Similarly, dissatisfaction with the bottle return scheme seems widespread enough within the business community to prevent an outcry at Westminster’s interference.

Nevertheless, the fact remains that Westminster’s actions represent an affront to devolution and to democracy. The silence of Scottish Labour and the Scottish Tories is nothing short of a disgrace and will surely come to be recognised as such even by those yet to be convinced of the benefits of independence.

Another problem was highlighted this week by an episode of the BBC’s Debate Night programme, when an audience member slammed the SNP for “not delivering” for the people of Scotland. Yet, when she listed the failures as poverty, hunger and the cost of living crisis, they were, without exception, caused by the policies of Westminster.

It is true that the SNP can – and do – divert money supposed to be spent on devolved matters to mitigate the crushing effects of Westminster decisions, including the bedroom tax and cuts in benefits.

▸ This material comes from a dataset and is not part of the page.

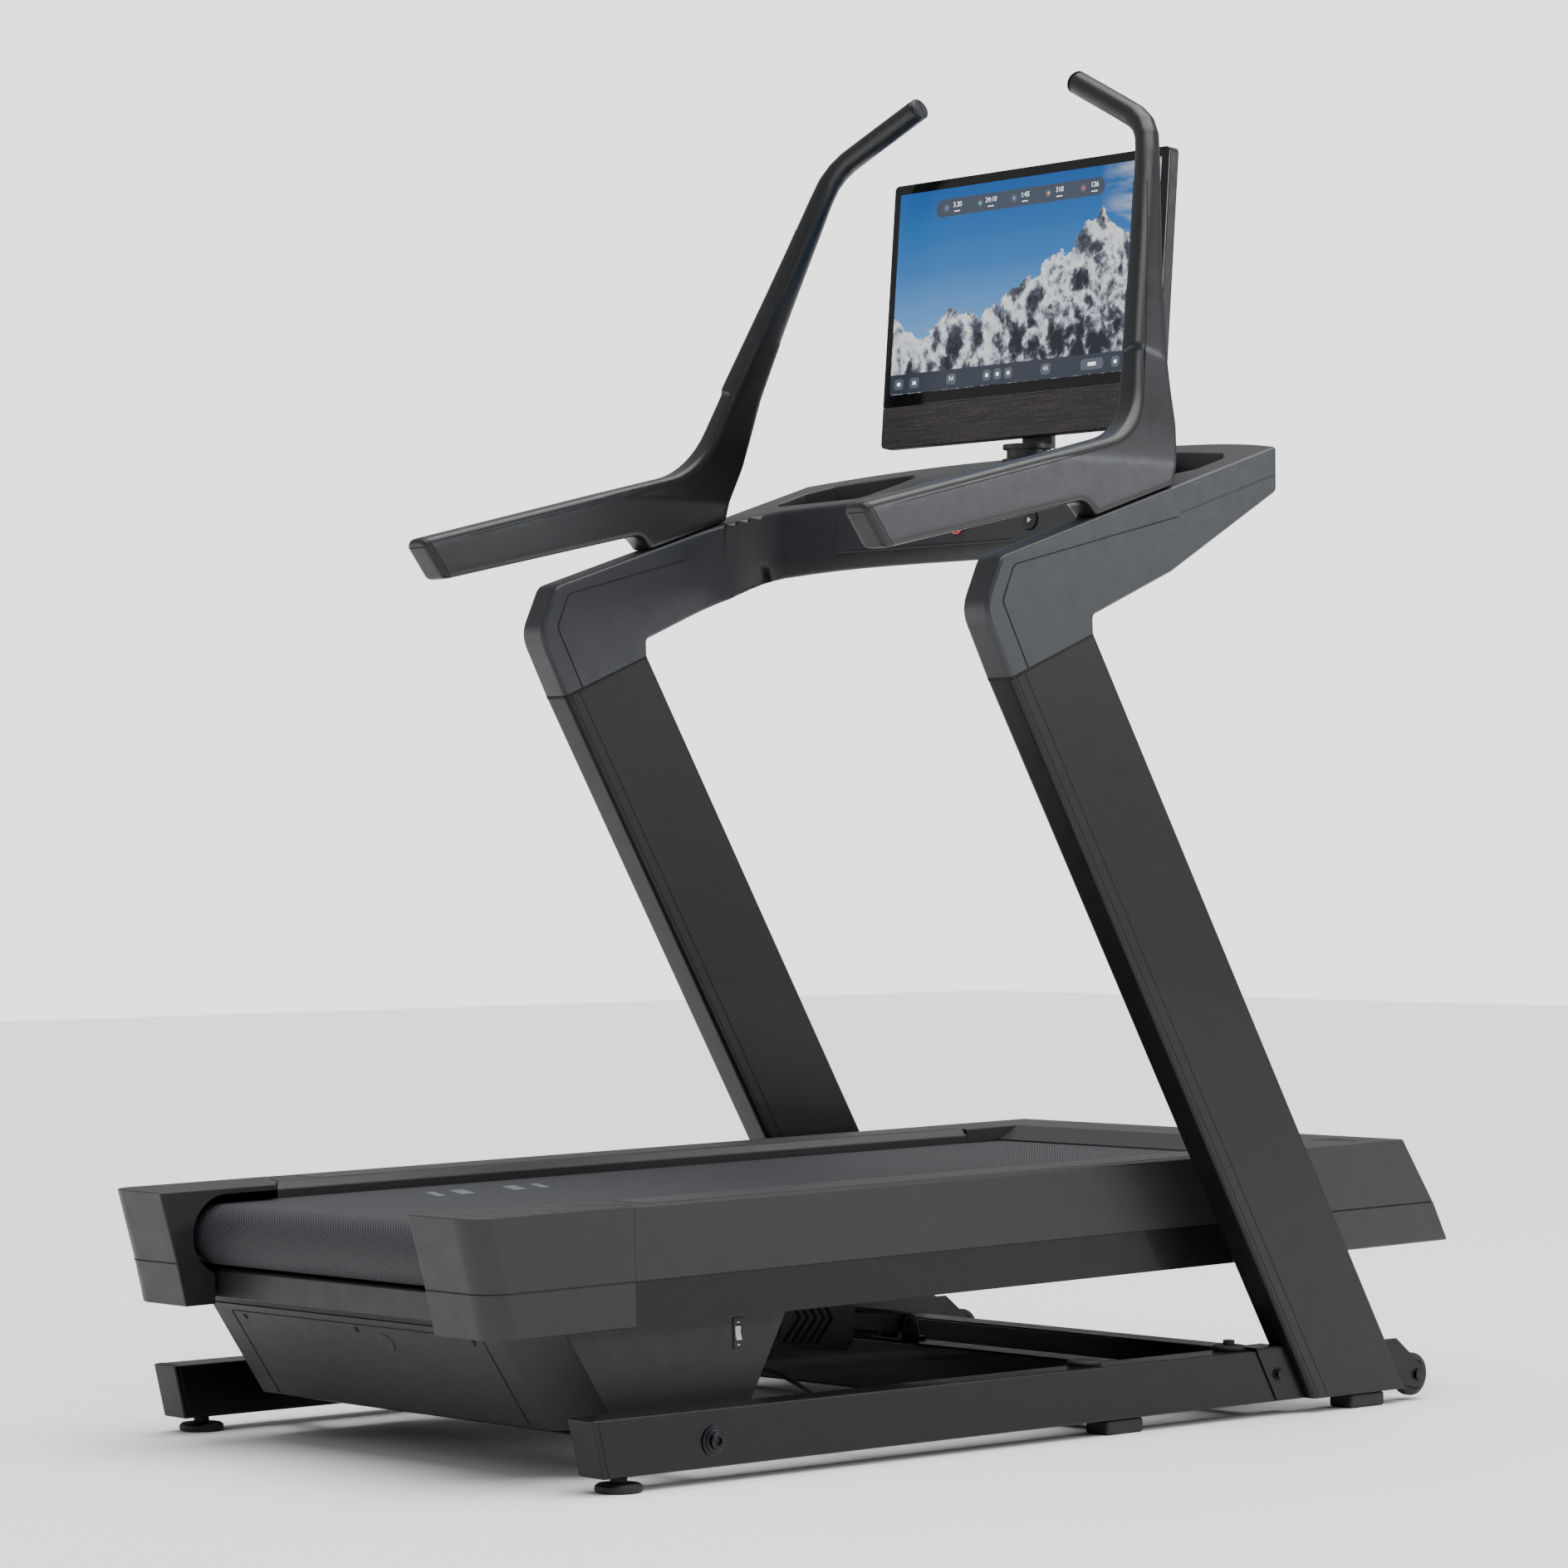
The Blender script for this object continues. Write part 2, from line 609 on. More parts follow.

The impossibility to mitigate EVERYTHING does not mean everything is the SNP’s fault. It’s only right that blame is laid squarely where it is due.

READ MORE: Is Finland's 'worthless' energy Scotland's hope - or a warning?

It’s time that argument and the democratic argument were made more powerfully to encourage the public to understand what is actually happening within this country.

We can gain our independence by growing support for its benefits. Very few countries have achieved their independence through referendums. Peaceful civil movements and protests are far more common, even if they involve mass demonstrations, civil disobedience and the mobilisation of public support.

The SNP’s upcoming independence convention has, for some reason, limited itself to discussing ways of holding a legal referendum.

That may be the “gold standard” but it’s not the only standard. There will have to be, at some stage, consideration of alternative ways to achieve independence – and it’s surely better to do this sooner rather than later.